I'm not a programmer at all, and I found this answer quite obvious. Where else does new binary software come from, if not from a computer running older software?
It shouldn't be such a mystery, because it follows a biological model -- small, simple organisms produce more complex descendants by way of natural selection, all fueled by proteins. The same process creates complex software systems out of simple predecessors, all fueled by coffee.
> The chicken or egg problem shows that at some point you lose the connection to the predecessor and the process goes around in endless circles.
No, this isn't so. It's a myth about biology that's repeated by people who don't understand natural selection. An egg is a chicken's way to make an insurance salesman.
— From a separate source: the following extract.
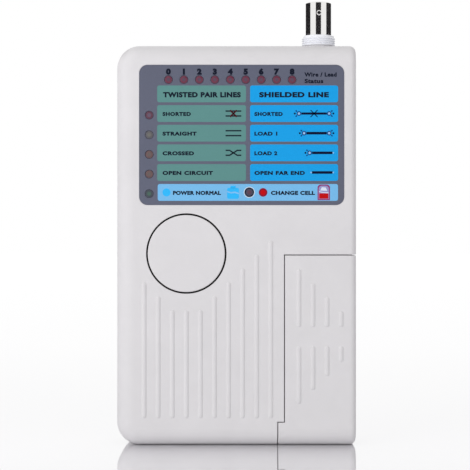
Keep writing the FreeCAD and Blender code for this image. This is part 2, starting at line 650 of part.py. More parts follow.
def battery_snap():
    """Cap that clips over both terminals."""
    (stud_x, y), (socket_x, _) = terminal_places()
    top = CELL_Z[1]
    cap = box((CELL_X[0] + 0.5, CELL_X[1] - 0.5), (y - 6.2, y + 6.2), (top + 0.15, top + 4.2))
    cap = round_edges(cap, 3.0, lambda b: b.ZLength > 3)
    pockets = [rod(3.1, (stud_x, y, top - 1), (stud_x, y, top + 2.6)),
               rod(4.2, (socket_x, y, top - 1), (socket_x, y, top + 2.6))]
    return cap.cut(pockets)


def battery_lead(run_y, corner_x):
    """An insulated wire: out of the snap to the right, round a bend, and forward to the board."""
    z = CELL_Z[1] + 2.2
    start = (CELL_X[1] - 0.5, run_y, z)
    return bent_wire(start, (corner_x, run_y, z), (corner_x, BOARD_REAR, z), 3.5, 0.7)


def battery_door():
    """Door with two hinge pegs at its lower edge, a latch tongue at the top, and grip bars."""
    low = HINGE_Z
    leaf = box(DOOR_X, (INNER_BACK, BACK), (low, DOOR_TOP_Z))
    leaf = round_edges(leaf, 1.5, lambda b: b.YLength > 1 and b.XLength < 1e-4 and near(b.ZMin, DOOR_TOP_Z))
    curl = rod(HINGE_ROUND, (DOOR_X[0], HINGE_Y, HINGE_Z), (DOOR_X[1], HINGE_Y, HINGE_Z))
    curl = curl.common(slab(INNER_BACK, BACK))
    peg_x = (DOOR_X[0] - PEG_REACH, DOOR_X[1] + PEG_REACH)
    pegs = rod(PEG_RADIUS, (peg_x[0], HINGE_Y, HINGE_Z), (peg_x[1], HINGE_Y, HINGE_Z))
    middle = sum(DOOR_X) / 2
    tongue = box((middle - 4, middle + 4), (9.0, INNER_BACK + 0.2), (65.0, 66.2))
    catch = box((middle - 4, middle + 4), (9.4, 10.4), (66.0, 66.45))
    bars = [box((middle - 8, middle + 8), (BACK - 0.2, BACK + RIB_PROUD), (z, z + 1.4))
            for z in (52, 55, 58, 61)]
    bars = [round_edges(bar, 0.35, lambda b: near(b.YMin, BACK + RIB_PROUD)) for bar in bars]
    return join(leaf, curl, pegs, tongue, catch, *bars)


# ---- the four case shells ----
def main_shells():
    outer = soften_split(main_form(0), BAY_GAP / 2)
    nose_ring = rod(NOSE_RING, (COAX_X, COAX_Y, HEIGHT - WALL / 2), (COAX_X, COAX_Y, NOSE_LOW_Z - 0.05))
    front, rear = shells(main_form, outer.fuse(nose_ring))
    ports = main_port_openings()
    nose_hole = rod(NOSE_WAIST + 0.1, (COAX_X, COAX_Y, HEIGHT - WALL - 2.5), (COAX_X, COAX_Y, NOSE_LOW_Z))
    return front_cover(front, ports + [nose_hole]), rear_cover(rear, ports + [nose_hole])


def main_port_openings():
    return [port_opening(MAIN_WIDE_PORT_Z, WIDE_JACK["half"], (0, WIDE_JACK["height"])),
            port_opening(MAIN_NARROW_PORT_Z, NARROW_JACK["half"], (0, NARROW_JACK["height"])),
            port_opening(MAIN_FLAT_PORT_Z, FLAT_SHELL_HALF, FLAT_SHELL_V)]


def front_cover(shell, openings):
    pairs = [front_boss(x, z) for x, z in MAIN_SCREWS]
    pairs += [board_post(x, z) for x, z in MAIN_BOARD_SCREWS]
    guide = rod_y(BUTTON_FLANGE + 1.6, BUTTON_X, BUTTON_Z, INNER_FRONT - 0.3, INNER_FRONT + 2.4)
    bore = rod_y(BUTTON_FLANGE + 0.4, BUTTON_X, BUTTON_Z, INNER_FRONT, INNER_FRONT + 3)
    hole = rod_y(BUTTON_HOLE, BUTTON_X, BUTTON_Z, FRONT - 1, INNER_FRONT + 1)
    recess = plate(LABEL_X, LABEL_Z, LABEL_CORNER, FRONT - 1, FRONT + LABEL_THICKNESS)
    lamp_holes = [rod_y(LAMP_HOLE, x, z, FRONT - 1, INNER_FRONT + 1) for x, z in lamp_places()]
    cuts = [hole, recess, *lamp_holes, *sound_switch_cuts(), *openings]
    return add_and_cut(shell, pairs + [(guide, bore)], cuts).fuse(main_ribs())


def rear_cover(shell, openings):
    wall = COMPARTMENT_WALL
    tray = box((COMPARTMENT_X[0] - wall, COMPARTMENT_X[1] + wall),
               (COMPARTMENT_FLOOR - wall, INNER_BACK + 0.2),
               (COMPARTMENT_Z[0] - 2.0, COMPARTMENT_Z[1] + wall))
    inside = box(COMPARTMENT_X, (COMPARTMENT_FLOOR, BACK + 1), COMPARTMENT_Z)
    ears = [box((x - 0.9, x + 0.9), (11.8, INNER_BACK + 0.2), (9.0, 13.0))
            for x in (DOOR_X[0] - DOOR_GAP - 0.8, DOOR_X[1] + DOOR_GAP + 0.8)]
    door_x = (DOOR_X[0] - DOOR_GAP, DOOR_X[1] + DOOR_GAP)
    door_low = HINGE_Z - HINGE_ROUND - DOOR_GAP
    doorway = plate(door_x, (door_low, DOOR_TOP_Z + DOOR_GAP), 1.6, INNER_BACK, BACK + 1)
    sill = box(door_x, (INNER_BACK, BACK + 1), (door_low, HINGE_Z + 2))
    hinge_swing = rod(HINGE_ROUND + DOOR_GAP, (door_x[0], HINGE_Y, HINGE_Z), (door_x[1], HINGE_Y, HINGE_Z))
    peg_holes = rod(PEG_HOLE, (DOOR_X[0] - PEG_REACH - 0.1, HINGE_Y, HINGE_Z),
                    (DOOR_X[1] + PEG_REACH + 0.1, HINGE_Y, HINGE_Z))
    lead_notch = box((COMPARTMENT_X[1] - 1, COMPARTMENT_X[1] + wall + 1), (1.5, 11.0),
                     (CELL_Z[1] + 1.0, CELL_Z[1] + 3.4))
    thumb_dish = Part.makeSphere(12.0, V(sum(DOOR_X) / 2, BACK + 10.7, DOOR_TOP_Z + 1.0))
    sound_holes = [rod_y(0.8, x, z, INNER_BACK - 1, BACK + 1)
                   for x, z in [(BUZZER_X, BUZZER_Z), *six_round(BUZZER_X, BUZZER_Z, 3.2)]]
    rail_block = box((BAY_LEFT - 1.5, RIGHT - 1.0), (RAIL_CENTRE_Y - 5.6, RAIL_CENTRE_Y + 5.6),
                     (BAY_TOP + 0.6, BAY_TOP + 5.8))
    pairs = [rear_boss(x, z) for x, z in MAIN_SCREWS] + [(tray, inside), (rail_block, rail_slot())]
    shell = shell.fuse(ears)
    cuts = [doorway, sill, hinge_swing, peg_holes, lead_notch, thumb_dish, *sound_holes, *openings]
    return add_and_cut(shell, pairs, cuts)


def rail_slot():
    """T-shaped slot over the bay, open at the right side of the case."""
    c = RAIL_CLEARANCE
    x = (BAY_LEFT + 0.4, RIGHT + 5)
    neck = box(x, (RAIL_CENTRE_Y - RAIL_NECK / 2 - c, RAIL_CENTRE_Y + RAIL_NECK / 2 + c),
               (BAY_TOP - 1, BAY_TOP + 2.0))
    head = box(x, (RAIL_CENTRE_Y - RAIL_HEAD / 2 - c, RAIL_CENTRE_Y + RAIL_HEAD / 2 + c),
               (BAY_TOP + 1.9, BAY_TOP + 4.1))
    return join(neck, head)


def rail():
    """T-shaped rail on the remote unit's top, one clearance inside the slot."""
    c = RAIL_CLEARANCE
    x = (BAY_LEFT + 1.9, RIGHT - 0.2)
    neck = box(x, (RAIL_CENTRE_Y - RAIL_NECK / 2, RAIL_CENTRE_Y + RAIL_NECK / 2),
               (BAY_TOP - 0.6, BAY_TOP + 2.2))
    head = box(x, (RAIL_CENTRE_Y - RAIL_HEAD / 2, RAIL_CENTRE_Y + RAIL_HEAD / 2),
               (BAY_TOP + 1.9 + c, BAY_TOP + 4.1 - c))
    return join(neck, head)


def remote_shells():
    outer = soften_split(remote_form(0), -BAY_GAP / 2)
    front, rear = shells(remote_form, outer)
    openings = [port_opening(REMOTE_WIDE_PORT_Z, WIDE_JACK["half"], (0, WIDE_JACK["height"])),
                port_opening(REMOTE_NARROW_PORT_Z, NARROW_JACK["half"], (0, NARROW_JACK["height"])),
                port_opening(REMOTE_SQUARE_PORT_Z, SQUARE_SHELL_HALF, SQUARE_SHELL_V)]
    front_pairs = [front_boss(x, z) for x, z in REMOTE_SCREWS]
    front_pairs += [board_post(x, z) for x, z in REMOTE_BOARD_SCREWS]
    front = add_and_cut(front, front_pairs, openings).fuse(remote_ribs())
    rear = add_and_cut(rear, [rear_boss(x, z) for x, z in REMOTE_SCREWS], openings)
    return front, rear.fuse(rail())


def label_overlay():
    film = plate((LABEL_X[0] + 0.1, LABEL_X[1] - 0.1), (LABEL_Z[0] + 0.1, LABEL_Z[1] - 0.1),
                 LABEL_CORNER - 0.1, FRONT + 0.02, FRONT + LABEL_THICKNESS)
    return film.cut([rod_y(LAMP_HOLE, x, z, FRONT - 1, INNER_FRONT) for x, z in lamp_places()])


def nodes():
    """Every sub-part by name."""
    made = {}
    made["front_cover"], made["rear_cover"] = main_shells()
    made["remote_front_cover"], made["remote_rear_cover"] = remote_shells()
    made["label_overlay"] = label_overlay()
    made["battery_door"] = battery_door()
    made["case_screws"] = case_screws(MAIN_SCREWS)
    made["remote_case_screws"] = case_screws(REMOTE_SCREWS)

    made["test_button"] = test_button()
    made["test_switch_body"] = test_switch_body()
    made["test_switch_plunger"] = test_switch_plunger()
    made["sound_switch_body"] = sound_switch_body()
    made["sound_switch_knob"] = sound_switch_knob()

    results = result_lamp_places()
    made["wire_lamps"] = lamps(wire_lamp_places())
    made["short_lamp"] = lamps(results[:1])
    made["connected_lamp"] = lamps(results[1:2])
    made["wiring_fault_lamps"] = lamps(results[2:4])
    made["power_lamp"] = lamps(results[4:])
    made["battery_lamp"] = lamps([BATTERY_LAMP])
    made["lamp_leads"] = lamp_leads()

    made["coax_body"] = coax_body()
    made["coax_barrel"] = coax_barrel()
    made["coax_insulator"] = coax_insulator()
    made["coax_centre_contact"] = coax_centre_contact()

    for owner, wide_z, narrow_z in (("main", MAIN_WIDE_PORT_Z, MAIN_NARROW_PORT_Z),
                                    ("remote", REMOTE_WIDE_PORT_Z, REMOTE_NARROW_PORT_Z)):
        made[f"{owner}_data_jack_housing"] = jack_housing(wide_z, WIDE_JACK, True)
        made[f"{owner}_data_jack_contacts"] = jack_contacts(wide_z, WIDE_JACK)
        made[f"{owner}_data_jack_shield"] = jack_shield(wide_z, WIDE_JACK)
        made[f"{owner}_phone_jack_housing"] = jack_housing(narrow_z, NARROW_JACK, False)
        made[f"{owner}_phone_jack_contacts"] = jack_contacts(narrow_z, NARROW_JACK)
    ports = {"main": flat_port(MAIN_FLAT_PORT_Z), "remote": square_port(REMOTE_SQUARE_PORT_Z)}
    for owner, pieces in ports.items():
        for piece, shape in zip(("shell", "tongue", "contacts"), pieces):
            made[f"{owner}_bus_port_{piece}"] = shape

    made["main_board"] = main_board()
    made["remote_board"] = remote_board()
    made["main_board_screws"] = board_screws(MAIN_BOARD_SCREWS)
    made["remote_board_screws"] = board_screws(REMOTE_BOARD_SCREWS)
    made["board_chips"] = chips()
    made["board_resistors"] = upright_parts(-30.0, 4.0, 87.0, 7, 6.3, 1.15)
    made["board_capacitors"] = capacitors()
    made["board_crystal"] = crystal()
    made["buzzer"] = buzzer()
    made["remote_diodes"] = upright_parts(22.4, 2.6, 34.8, 2, 4.2, 0.95)

    made["battery_case"] = battery_case()
    made["battery_terminals"] = battery_terminals()
    made["battery_snap"] = battery_snap()
    made["battery_lead_red"] = battery_lead(3.0, -5.0)
    made["battery_lead_black"] = battery_lead(6.5, -1.0)
    return made


def main():
    os.makedirs("parts", exist_ok=True)
    for name, shape in nodes().items():
        solids = shape.Solids
        whole = solids[0] if len(solids) == 1 else Part.makeCompound(solids)
        whole.exportStep(os.path.join("parts", name + ".step"))
        print(f"{name:28s} {len(solids):3d} solids  valid {whole.isValid()}  {whole.Volume:10.1f} mm3")


main()
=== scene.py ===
"""Looks of the handheld network cable tester: materials, printed panel, lamps and small marks.

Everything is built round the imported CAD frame, in metres. Sizes are given in millimetres through MM, and
places are worked out from the boxes of the CAD nodes.
"""

import math

import bmesh
import bpy
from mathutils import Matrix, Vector


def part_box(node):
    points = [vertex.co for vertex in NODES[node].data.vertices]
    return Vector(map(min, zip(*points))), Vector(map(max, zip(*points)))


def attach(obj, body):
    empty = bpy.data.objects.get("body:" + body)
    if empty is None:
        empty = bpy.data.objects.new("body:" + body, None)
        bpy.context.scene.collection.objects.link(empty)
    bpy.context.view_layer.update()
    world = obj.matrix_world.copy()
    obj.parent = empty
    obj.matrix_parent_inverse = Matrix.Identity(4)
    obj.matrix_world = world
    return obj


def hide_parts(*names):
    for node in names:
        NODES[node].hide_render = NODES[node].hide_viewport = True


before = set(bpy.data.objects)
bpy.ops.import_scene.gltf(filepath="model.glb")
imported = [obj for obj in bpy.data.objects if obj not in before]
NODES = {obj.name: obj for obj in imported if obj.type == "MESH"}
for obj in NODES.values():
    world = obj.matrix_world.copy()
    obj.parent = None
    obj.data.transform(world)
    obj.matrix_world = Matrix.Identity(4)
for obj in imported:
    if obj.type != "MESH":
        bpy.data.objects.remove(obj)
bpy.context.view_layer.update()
MM = 0.001


# ---- colours ----
def srgb(red, green, blue):
    """A display colour of 0 to 255 as linear light."""
    def linear(value):
        value /= 255
        return value / 12.92 if value <= 0.04045 else ((value + 0.055) / 1.055) ** 2.4
    return linear(red), linear(green), linear(blue), 1.0


def shade(colour, factor):
    """The same colour, darker or lighter."""
    return tuple(min(1.0, c * factor) for c in colour[:3]) + (1.0,)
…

You don't have a chicken/egg problem with either biological evolution or computers. With biological evolution abiogenesis is at the bottom of the turtle stack, with computers it is likely some guy poking holes in some cards or rewiring a computer by hand.
Ultimately you don't need life to create life, and ultimately you don't need a computer program to build a computer program. There are other methods, even though we don't see those methods executed today.
If you think through, it is not _that_ obvious; it can't be turtles all the way down. So, where did the first binary software come from?
The answer is that somebody punched in a program from a computer's console, probably somewhere in the early 1960s, but possibly earlier. That program was used to make it easier to enter other programs, etc.
Given that copying working code is so simple, chances are that most of the currently running hardware can be traced back to a few persons entering a boot loader by hand.
That might even be one person. For example, Windows NT was initially developed for Intel's i860 (http://en.wikipedia.org/wiki/Windows_NT#Development), so chances are that it was bootstrapped from a Unix machine. Because of that, it may trace back to the same initial boot loader as, for example, Mac OS X.
Well, to be detailed, both the first kernel and the first compiler was probably entered from a stack of punchcards or punch tape made with mechanical "typewriters"; punching a program from console is rather unwieldy and generally you should do that only for the bootloader that loads the rest of the (manually compiled) code from some electromechanical device.